Analisis Kedaulatan Rakyat, Senin, 8 April 2013
Oleh Lukas S Ispandriarno
KOMUNIKASI politik berfokus pada pemindahan informasi di antara politisi, media dan publik. Di era demokrasi saat ini, di mana kemerdekaan pers menjadi salah satu karakternya, tiga aktor utama yakni politisi, media dan publik memainkan peran penting. Politisi yang dimaksud termasuk pejabat pemerintah dan militer, penjaga negara dari kebangkrutan. TNI membutuhkan media untuk menyampaikan informasi agar segala kebijakan dipahami masyarakat. Media massa mencari, mengolah dan menyebarkannya demi mencerahkan kehidupan warga, lalu publik merespons pesan itu.

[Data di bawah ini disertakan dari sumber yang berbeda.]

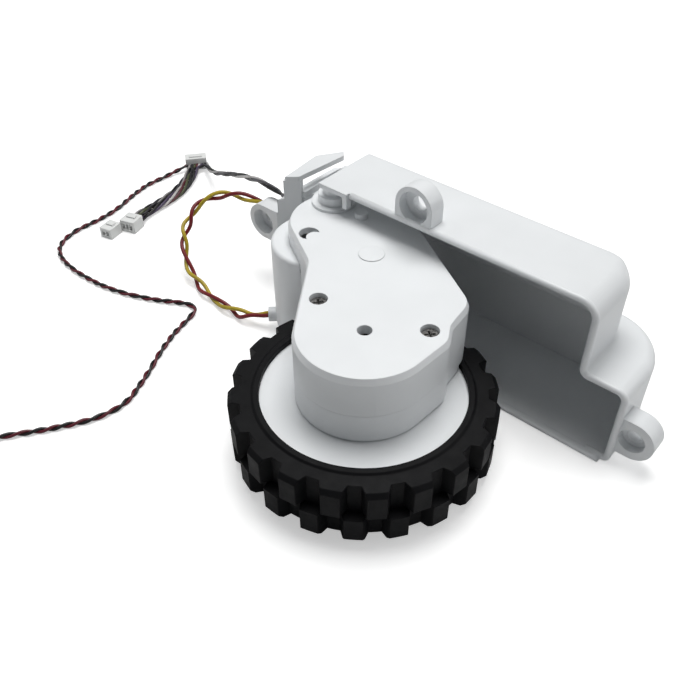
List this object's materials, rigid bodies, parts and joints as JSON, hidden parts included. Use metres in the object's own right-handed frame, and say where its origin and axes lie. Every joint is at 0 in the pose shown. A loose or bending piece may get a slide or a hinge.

Sejak penyerangan LP Cebongan (23/03/2013) hingga pernyataan keterlibatan Kopassus oleh tim investigasi TNI AD (04/04/2013), media menaruh berita ini di halaman depan. Pada awalnya publik disuguhi pesan komunikator TNI, Pangdam IV Diponegoro Mayor Jenderal TNI Hardiono Saroso, berupa bantahan keterlibatan Kopassus. Di Istana Merdeka (25/03/2013), Kepala Staf Angkatan Darat Jenderal TNI Pramono Edhie Wibowo mengatakan, penyerangan di LP hingga menewaskan empat orang tahanan masih gelap. Apalagi, saksi-saksi yang menyaksikan penembakan seluruhnya tewas di lokasi kejadian. Panglima TNI Laksamana Agus Suhartono (27/03/2013) mendeteksi keterlibatan TNI AD dan memerintahkan pembentukan tim investigasi dipimpin Wakil Komandan Pusat Polisi Militer AD Brigjen Unggul K Yudhoyono.

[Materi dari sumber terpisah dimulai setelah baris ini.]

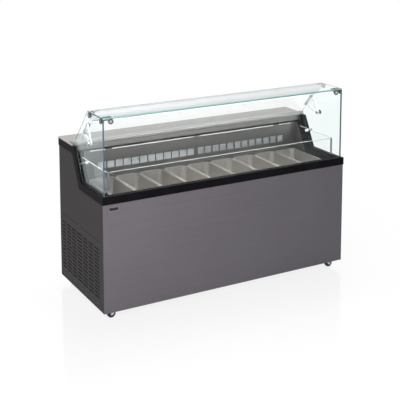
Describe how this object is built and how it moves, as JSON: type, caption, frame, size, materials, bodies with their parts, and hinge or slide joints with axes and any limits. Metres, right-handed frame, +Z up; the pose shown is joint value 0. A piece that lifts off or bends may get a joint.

Ketua Tim mengumumkan hasil penyelidikan, serangan ke Lapas Sabtu, 23 Maret 2013, pukul 00.15 WIB diakui dilakukan oleh oknum anggota TNI AD Grup Dua Kopassus Kartasura. Berita mengejutkan ini dilahap media. Televisi, radio, media terutama koran, menempatkan di ruang utama. Kedaulatan Rakyat (05/04/2013) menulis: Oknum Kopassus Turun Gunung, Akui Eksekusi Preman: Penyerang Lapas Siap Tanggung Jawab. Media penyiaran menggelar bincang bincang, menghadirkan pengamat, anggota DPR, Ketua Komnas HAM. Inilah cara media menggali, mengolah dan menyebarkan informasi lanjutan atas pernyataan tim investigasi.
Pernyataan tim mendapat penghargaan berbagai pihak, termasuk Gubernur DIY Sultan HB X. Berbarengan dengan itu, dukungan pemberantasan preman muncul dalam rupa spanduk di Surakarta dan Yogyakarta. KR menulis (06/04/2013): Ribuan SMS diterima KR, Dukung Pemberantasan Premanisme. Institusi TNI AD menuai sorotan serta dukungan media dan publik, setelah beberapa hari menutup diri dari dugaan keterlibatan Kopassus.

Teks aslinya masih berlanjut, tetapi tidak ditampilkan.